Although we frequently use much of this space to illustrate the varied, humorous and unusual happenings about the ship; talking about skeet shooting from the fantail and tours of Mexican ruins; our first, second, and third reason for being out here is education, and that also takes work. Don't let the talk of anchoring within signal range of the local Cayman TV station (Channel 27... 'already checked it out) to catch the game dissuade you from the fact that we are all hard at work.
It is difficult, sometimes, to explain the inner workings and hidden mechanisms of the Sea Term to outsiders. Start with an unusual language (from alidade to Zodiac with mid watch, mess deck, and metacentric height in between). Add an alphabet soup of acronyms (MSEP, SSTG, IMB, SBE, RPM and FWE), and then take the normal human existence and turn it upside down (work all night-try to sleep in the day-with 154 of your friends around). For increased difficulty, explain how hard it is to go to Mexico, Grand Cayman, Puerto Rico, and Ft. Lauderdale in the winter. Yes, explaining Sea Term to land lubbers is like explaining the color "orange" to Helen Keller.
Obviously, running a floating hotel for 500 active, adolescent men and women is a good definition for hard work. Consider, at this hotel we must also make our own water and electricity, and run a wastewater treatment plant. We have our own hospital for emergencies, our own police department, and a court system for law and order.
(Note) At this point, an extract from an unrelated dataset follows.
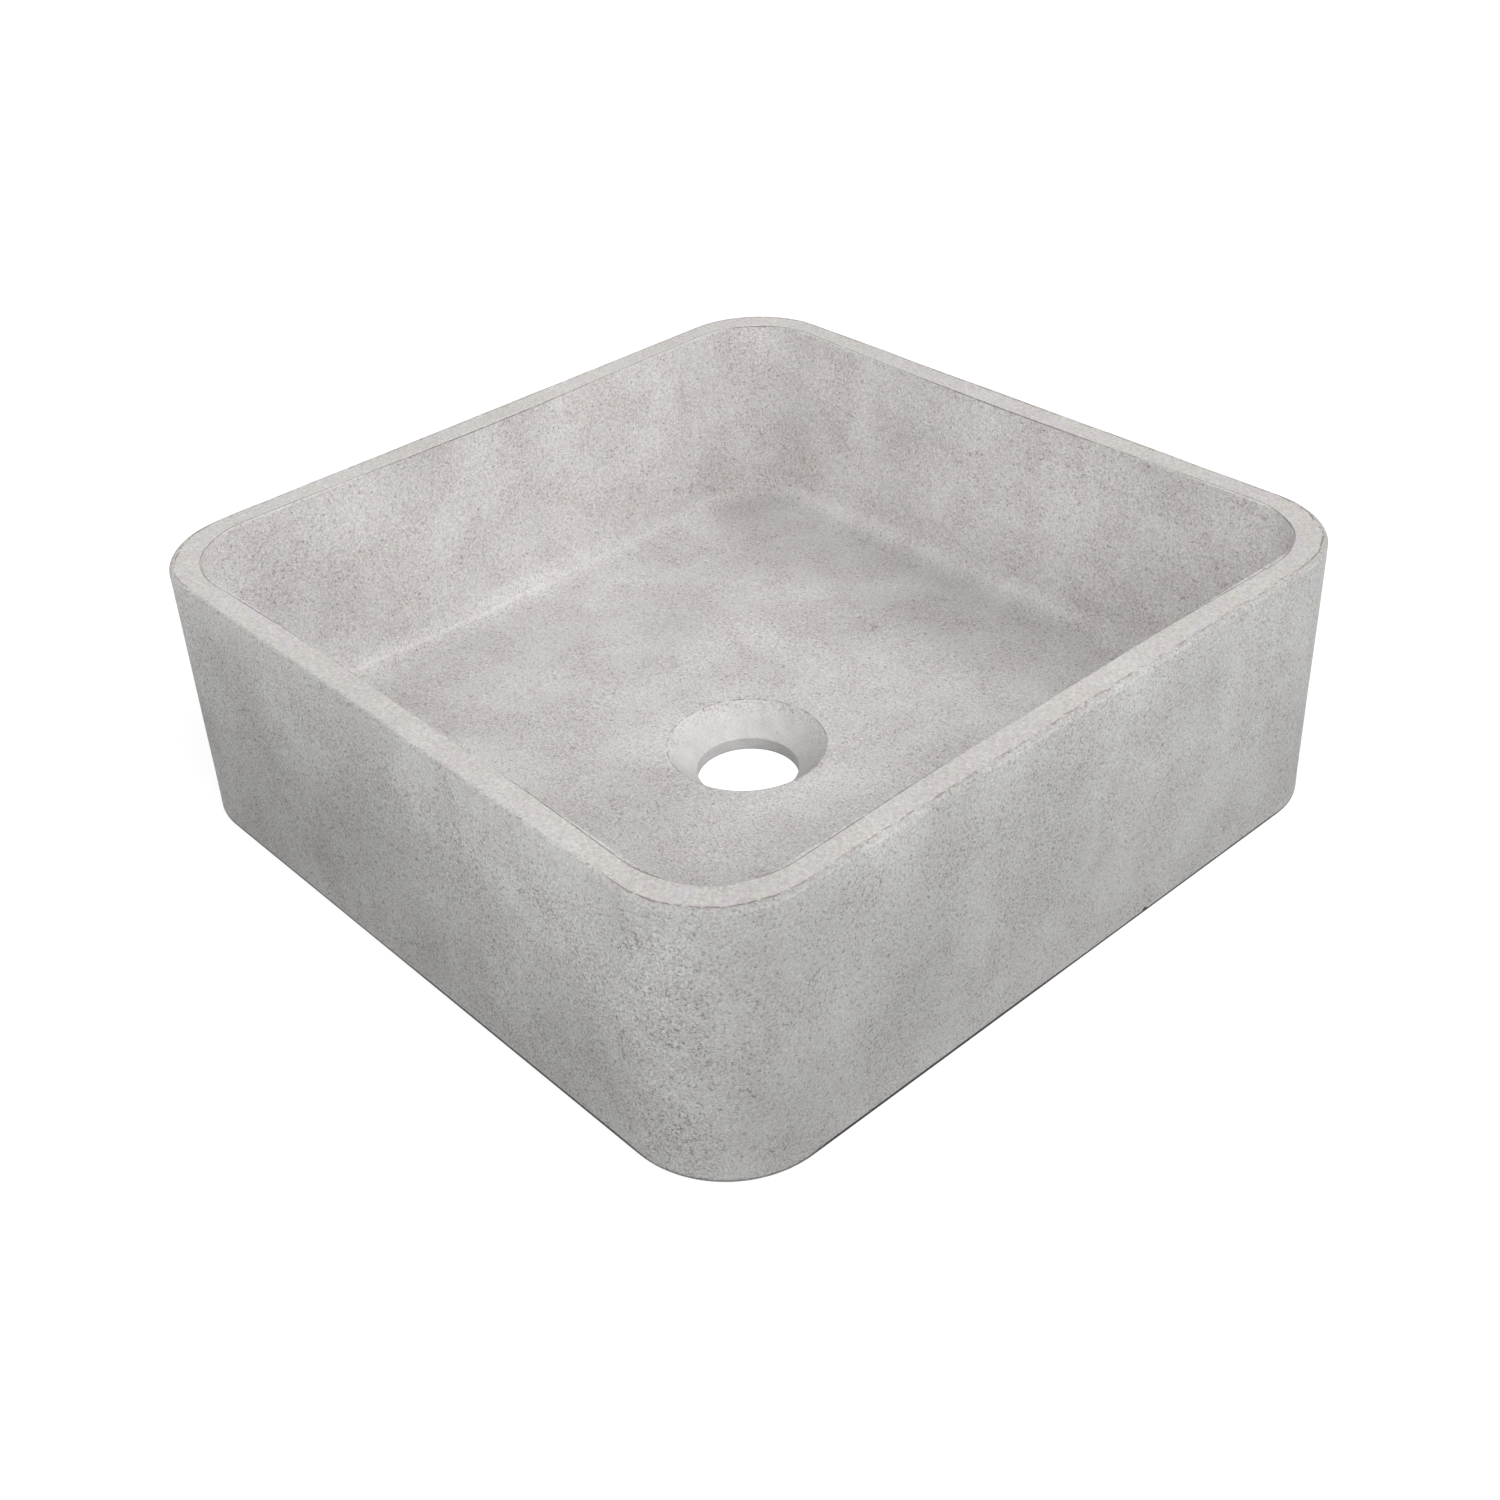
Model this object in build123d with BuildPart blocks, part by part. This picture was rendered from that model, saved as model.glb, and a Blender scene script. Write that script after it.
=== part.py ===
"""Countertop basin in cast concrete, standing on four rubber pads.

The casting is a square bowl with rounded corners and one even wall. Its floor runs up into the
walls in a deep fillet, and falls from there to a countersunk waste hole in the middle.

Sizes are in millimetres. The origin is on the countertop, under the middle of the waste hole,
with +Z up and the front of the basin towards -Y.
"""

from build123d import *
import math
import os

# Outside of the casting
basin_width = 360.0
basin_depth = 360.0
casting_height = 120.0
outer_corner_radius = 43.0
wall_thickness = 13.0

# Edges of the casting: the rim is rubbed down by hand, and the underside is ground flat
rim_outer_rounding = 2.2
rim_inner_rounding = 1.0
base_edge_rounding = 1.5

# Floor of the bowl: the fillet at the foot of the walls, a level strip inside it, and the fall
floor_fillet = 14.0
level_strip_width = 2.0
floor_fall = 3.0

# Waste hole: a level landing, the countersink that the waste's flange sits in, and the bore
landing_width = 3.0
countersink_diameter = 70.0
countersink_depth = 13.0
waste_bore_diameter = 45.0
waste_bore_length = 6.0

# Rubber pads, each let into a round pocket in the underside
pad_diameter = 22.0
pad_thickness = 3.0
pad_stand = 0.5
pad_edge_chamfer = 0.6
pad_side_clearance = 0.5
pad_inset = 48.0

# How far a cut runs past the surface that it goes through
cut_overrun = 5.0

# The floor fillet never takes up more than this share of the corner that it runs round
fillet_limit_share = 0.8

# Heights above the countertop
underside_height = pad_stand
rim_height = underside_height + casting_height
landing_height = underside_height + waste_bore_length + countersink_depth
wall_foot_height = landing_height + floor_fall

# The bowl seen from above
bowl_width = basin_width - 2 * wall_thickness
bowl_depth = basin_depth - 2 * wall_thickness
bowl_corner_radius = outer_corner_radius - wall_thickness
fillet_radius = min(floor_fillet, fillet_limit_share * (bowl_corner_radius - level_strip_width))

# The floor that falls: the outline where the fall starts, and the landing where it ends
fall_margin = fillet_radius + level_strip_width
fall_width = bowl_width - 2 * fall_margin
fall_depth = bowl_depth - 2 * fall_margin
fall_corner_radius = bowl_corner_radius - fall_margin
countersink_radius = countersink_diameter / 2
waste_bore_radius = waste_bore_diameter / 2
landing_radius = countersink_radius + landing_width
countersink_slope = math.atan2(countersink_radius - waste_bore_radius, countersink_depth)

# The pads and their pockets
pad_radius = pad_diameter / 2
pocket_radius = pad_radius + pad_side_clearance
pocket_depth = pad_thickness - pad_stand
pad_x = basin_width / 2 - pad_inset
pad_y = basin_depth / 2 - pad_inset
pad_places = {
    "pad_front_left": (-pad_x, -pad_y),
    "pad_front_right": (pad_x, -pad_y),
    "pad_back_left": (-pad_x, pad_y),
    "pad_back_right": (pad_x, pad_y),
}


# The casting
with BuildPart() as basin_body:
    # The outer block, from the ground underside up to the rim
    with BuildSketch(Plane.XY.offset(underside_height)):
        RectangleRounded(basin_width, basin_depth, outer_corner_radius)
    extrude(amount=casting_height)

    # The bowl, cut down from the rim to the foot of its walls
    with BuildSketch(Plane.XY.offset(rim_height)):
        RectangleRounded(bowl_width, bowl_depth, bowl_corner_radius)
    extrude(amount=wall_foot_height - rim_height, mode=Mode.SUBTRACT)

    # The fillet where the walls meet the floor
    level_faces = basin_body.faces().filter_by(Axis.Z).sort_by(Axis.Z)
    wall_foot = level_faces[1].edges()
    fillet(wall_foot, radius=fillet_radius)

    # The fall of the floor, from a rounded square near the walls to the round landing
    with BuildSketch(Plane.XY.offset(wall_foot_height)):
        RectangleRounded(fall_width, fall_depth, fall_corner_radius)
    with BuildSketch(Plane.XY.offset(landing_height)):
        Circle(landing_radius)
    loft(mode=Mode.SUBTRACT)

    # The countersunk waste hole
    with Locations((0, 0, landing_height)):
        CounterSinkHole(
            radius=waste_bore_radius,
            counter_sink_radius=countersink_radius,
            depth=landing_height + cut_overrun,
            counter_sink_angle=2 * math.degrees(countersink_slope),
        )

    # The rim's two edges and the edge of the underside
    rim_face = basin_body.faces().filter_by(Axis.Z).sort_by(Axis.Z)[-1]
    fillet(rim_face.outer_wire().edges(), radius=rim_outer_rounding)
    rim_face = basin_body.faces().filter_by(Axis.Z).sort_by(Axis.Z)[-1]
    fillet(rim_face.inner_wires()[0].edges(), radius=rim_inner_rounding)
    underside = basin_body.faces().filter_by(Axis.Z).sort_by(Axis.Z)[0]
    fillet(underside.outer_wire().edges(), radius=base_edge_rounding)

    # The pockets for the pads
    with BuildSketch(Plane.XY.offset(underside_height)):
        with Locations(*pad_places.values()):
            Circle(pocket_radius)
    extrude(amount=pocket_depth, mode=Mode.SUBTRACT)


def make_pad(place):
    """A rubber disc from the countertop up to the ceiling of its pocket, its foot's edge bevelled."""
    with BuildPart() as pad:
        with BuildSketch(Plane.XY):
            with Locations(place):
                Circle(pad_radius)
        extrude(amount=pad_thickness)
        foot = pad.faces().sort_by(Axis.Z)[0]
        chamfer(foot.edges(), length=pad_edge_chamfer)
    return pad.part


# One STEP file for each piece
os.makedirs("parts", exist_ok=True)
basin_body.part.label = "basin_body"
export_step(basin_body.part, "parts/basin_body.step")

for name, place in pad_places.items():
    pad = make_pad(place)
    pad.label = name
    export_step(pad, f"parts/{name}.step")

print(f"casting {basin_body.part.volume / 1e6:.3f} litres of concrete, rim at {rim_height:.1f} mm")
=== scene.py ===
# %% [markdown]
# # A countertop basin in cast concrete
#
# The real basin is one casting in fine, light grey concrete: a square bowl with rounded corners, an even
# wall, and a floor that falls to a countersunk waste hole. A imported CAD model already says how large it is
# and where everything sits. This lesson dresses that model: it gives the casting a finer surface with a
# hand-rubbed rim and a slightly uneven skin, and then the look of concrete.
#
# The first cell loads the CAD model as a fixed frame. It is in metres, with +Z up and the front of the basin
# towards -Y, and its box is kept, to be printed at the end.

import bpy
import numpy as np
from mathutils import Matrix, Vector
from mathutils.geometry import delaunay_2d_cdt


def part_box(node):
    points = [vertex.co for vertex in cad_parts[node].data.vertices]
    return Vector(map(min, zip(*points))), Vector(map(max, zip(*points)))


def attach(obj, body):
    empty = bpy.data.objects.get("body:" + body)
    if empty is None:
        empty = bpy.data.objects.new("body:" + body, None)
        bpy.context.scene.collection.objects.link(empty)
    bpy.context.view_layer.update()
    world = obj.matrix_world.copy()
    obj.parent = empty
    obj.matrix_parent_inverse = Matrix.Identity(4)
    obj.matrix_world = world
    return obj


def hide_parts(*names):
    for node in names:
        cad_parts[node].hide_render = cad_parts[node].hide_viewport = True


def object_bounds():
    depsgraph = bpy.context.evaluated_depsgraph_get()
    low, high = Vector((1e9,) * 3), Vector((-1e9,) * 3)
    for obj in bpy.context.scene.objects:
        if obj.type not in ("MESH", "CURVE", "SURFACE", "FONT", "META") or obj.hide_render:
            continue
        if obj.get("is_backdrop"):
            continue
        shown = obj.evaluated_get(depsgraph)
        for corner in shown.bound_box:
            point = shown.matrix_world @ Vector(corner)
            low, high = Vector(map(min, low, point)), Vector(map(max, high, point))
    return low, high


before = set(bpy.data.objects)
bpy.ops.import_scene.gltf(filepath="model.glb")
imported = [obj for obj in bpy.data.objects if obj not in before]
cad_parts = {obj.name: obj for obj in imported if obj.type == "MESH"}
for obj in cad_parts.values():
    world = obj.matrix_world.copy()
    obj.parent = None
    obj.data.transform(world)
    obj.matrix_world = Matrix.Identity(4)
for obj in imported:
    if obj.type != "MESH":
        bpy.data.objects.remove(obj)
cad_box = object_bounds()
print("CAD nodes:", sorted(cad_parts))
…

Add a twenty-four hour a day college of applied technology. Then figure in the fact that the hotel is made of steel and is sitting in salt water. Take the entire hotel on an 8,000 mile journey, occasionally shake the whole contraption like a terrier shakes a rag doll, and you begin to get the picture. Out here on the training ship, work never takes a vacation.
While I leave the keyboard and get back to my other job - running the ship - I thought I would give you a pictorial tour of the cadets at work around us. Enjoy the great pictures from 1/c cadets Katelyn Ladden and Caryn Arnold. They do good work, don't they?
See you tomorrow from the vicinity of the Cayman Trench.
QUESTIONS FOR FRIDAY 01 FEBRUARY
MATH: Charts area drawn to a scale, for example 1 inch equals 12 inches. That is a ratio or 1:12. The ratio of 4 inches to 2 yards is the same as which of the following ratios? (1) 2:2 (2) 2:4 (3) 1:18 (4) 18:1 (5) 1:6
SCIENCE: ___________ lines are made by circles that intersect with both the North and the South Poles. ___________ is measured as a angle from the equator of the Earth (0°) to the North Pole (90° North) or to the South Pole (90° South).
GEOGRAPHY: There are active volcanoes in Mexico. Can you identify three volcanoes that have erupted in Mexico in the last 5 years?
HISTORY: Take a look at the flag of Mexico. What legend lies behind the eagle and the serpent seen on the flag?
ANSWERS FOR THURSDAY 31 JANUARY
MATH: The circumference of a circle (barrel) is found using the formula:
C = (pi)d, where C is the circumference (44) (pi) is about 22/7
d ( the unknown) is the diameter.
C = (pi)d
44 = 22/7 x d
To solve, multiply both sides by 7/22.
7/22 x 44 = 7/22 x 22/7 x d
14 = d
SCIENCE: Unequal heating of the atmosphere and differences in air pressure causes wind.
GEOGRAPHY: The Empire State must adjust for one time zone. The adjustment is to retard (turn back the clock) one hour. The time zones are Eastern and Central.
HISTORY: The Mexican general was Antonio Lopez de Santa Anna. General Santa Anna had a wooden leg. He retreated so rapidly at the battle of Cerro Gordo that he left behind his spare wooden leg!